The Good Son is not about to break the mould. Mickey Donnelly is in his summer holidays between primary school and secondary school, living right in the heart of Belfast’s Ardoyne probably in 1978. This is an area surrounded on all sides by Protestants, patrolled heavily by the British Army, and run by the local command of the IRA. Mickey is familiar with the world of guns, bombs, balaclavas and threats.

The Good Son raises itself above the norm, though, in Mickey’s voice. Mickey is a sensitive soul, academically able but oppressed by the poverty of his family, the alcoholism of his father, and bullying at school for his effeminacy. He dreams of leaving the Ardoyne and sailing off to new opportunities in America. But Mickey is not (or certainly doesn’t perceive himself to be) a victim of the Troubles. It is simply the backdrop to his more personal problems and may even, sometimes, be a source of opportunity.

Mickey is endearing. He usually tries to do the right thing; to please his mother and to do right by those around him. In particular, he forms a bond with his dog that, in spite of his sensitive nature, he calls Killer. Killer is a kind of embodiment of Mickey’s hopes and dreams. From the very first chapter, Killer represents the impossible becoming possible. And as the novel progresses, Killer emboldens Mickey to look outside his own small enclave and see the wider world. Killer allows Mickey a focus for his conscience, an ear for his confession, and a driver for his resolve. There are obvious parallels between Mickey and Cuchullain.

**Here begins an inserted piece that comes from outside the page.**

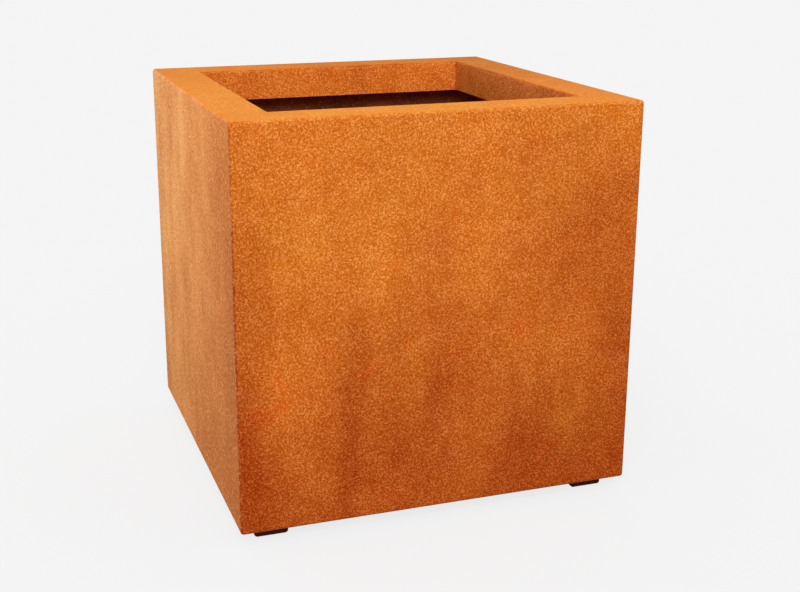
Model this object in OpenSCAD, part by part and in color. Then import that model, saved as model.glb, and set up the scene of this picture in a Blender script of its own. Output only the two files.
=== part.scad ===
// Square planter box of folded weathering-steel sheet.
//
// Four wall panels, each folded into a broad rim with a turned-down lip at the top and a
// return flange at the bottom, are mitred and welded at the corners. A drained base plate
// lies on the return flanges, and four pressed cup feet hold the box off the ground.
// X runs along the front, Y to the rear and Z up. The origin is on the ground at the centre.

/* [Overall size] */
// Width along the front
box_width = 600; // [400:10:1200]
// Depth from front to rear
box_depth = 600; // [400:10:1200]
// Height from the ground to the top of the rim
box_height = 600; // [300:10:1000]

/* [Sheet] */
// Thickness of the wall panels
sheet = 3; // [2:0.5:4]
// Inside radius of every fold
fold_radius = 2; // [1.5:0.5:3]

/* [Rim and flange] */
// Width of the flat rim, from the outer face to the lip's face
rim_width = 70; // [50:5:120]
// Height of the turned-down lip, from the top of the rim
lip_height = 50; // [25:5:80]
// How far the return flange under the base plate reaches past the feet
flange_margin = 5; // [3:1:20]

/* [Base plate] */
// Thickness of the base plate
base_sheet = 3; // [2:0.5:4]
// Gap between the base plate's edge and the fold beside it
base_gap = 1; // [0.5:0.5:3]
// Diameter of each drain hole
drain_diameter = 25; // [15:1:40]
// Distance from the return flange's edge to the middle of a drain hole
drain_inset = 90; // [30:5:180]

/* [Feet] */
// Side of each square foot
foot_side = 50; // [35:1:60]
// Height of the feet
foot_height = 20; // [15:1:40]
// Distance from the outer faces to a foot
foot_inset = 25; // [18:1:40]
// Thickness of a foot's wall and sole
foot_sheet = 3; // [2:0.5:4]

/* [Welds] */
// Leg of the fillet weld inside each upright corner
corner_leg = 5; // [3:0.5:8]
// Leg of the stitch welds on the base plate
base_leg = 4; // [3:0.5:6]
// Leg of the stitch welds round each foot
foot_leg = 3; // [2:0.5:4]
// Length of each stitch weld on the base plate
base_stitch = 60; // [30:5:80]
// Distance between neighbouring stitch welds on the base plate
base_stitch_pitch = 180; // [100:10:200]
// Least distance from a corner to a stitch weld on the base plate
base_stitch_margin = 80; // [50:5:100]
// Distance from each end of a foot's side to its stitch weld
foot_stitch_margin = 12; // [8:1:15]
// Width of the low bead behind each mitre
bead_width = 6; // [4:0.5:8]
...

The writing is first rate; although the events are fictional, there is an excellent sense of place and time. Paul McVeigh captures a sense of change. The old world of the 1960s and early 70s – with counter-service grocer’s shops, the civil rights movement, internment, local sink schools all about to slip into history. The new horizons were filled with ambition, supermarkets and a slowly simmering detente between the communities punctuated by tit-for-tat killings rather than big bomb atrocities. McVeigh manages to convey the change – both in society and in the Troubles – through the impact on individuals rather than grandstanding or editorial comment. And on a personal level, Mickey is at the transition from childhood to adulthood.

There is a great deal of humanity and compassion in the text. McVeigh avoids the easy trap of demonising a particular group – whether the paramilitaries, the clergy, the police or the (largely unseen) Protestants. Across the piece there is good and bad. It feels balanced. The relationships are beautifully constructed and complex – not just between Mickey and his mother, or Mickey and others – even the relationships between supporting characters are well thought through and reveal hidden depths.

Having read many similar novels, a common issue seems to be the difficulty in bringing the novel to an end when the Troubles are obviously ongoing. Approaches have varied from surreal to slapstick to tragic. They seldom feel right. But in this case, the ending feels genuine and quite moving. It’s no mean feat.

Did the world need The Good Son? Probably not. It doesn’t tell us anything new. The Troubles were long enough ago that one wonders whether Paul McVeigh lacks the confidence to bring us something contemporary – a bit like Liam O’Flaherty perpetually reliving the Irish Civil War or John LeCarre stuck in a cold war timewarp. But, for all that it may lack originality, it is a very good example of the genre and, being quite a short novel, is still worth a read.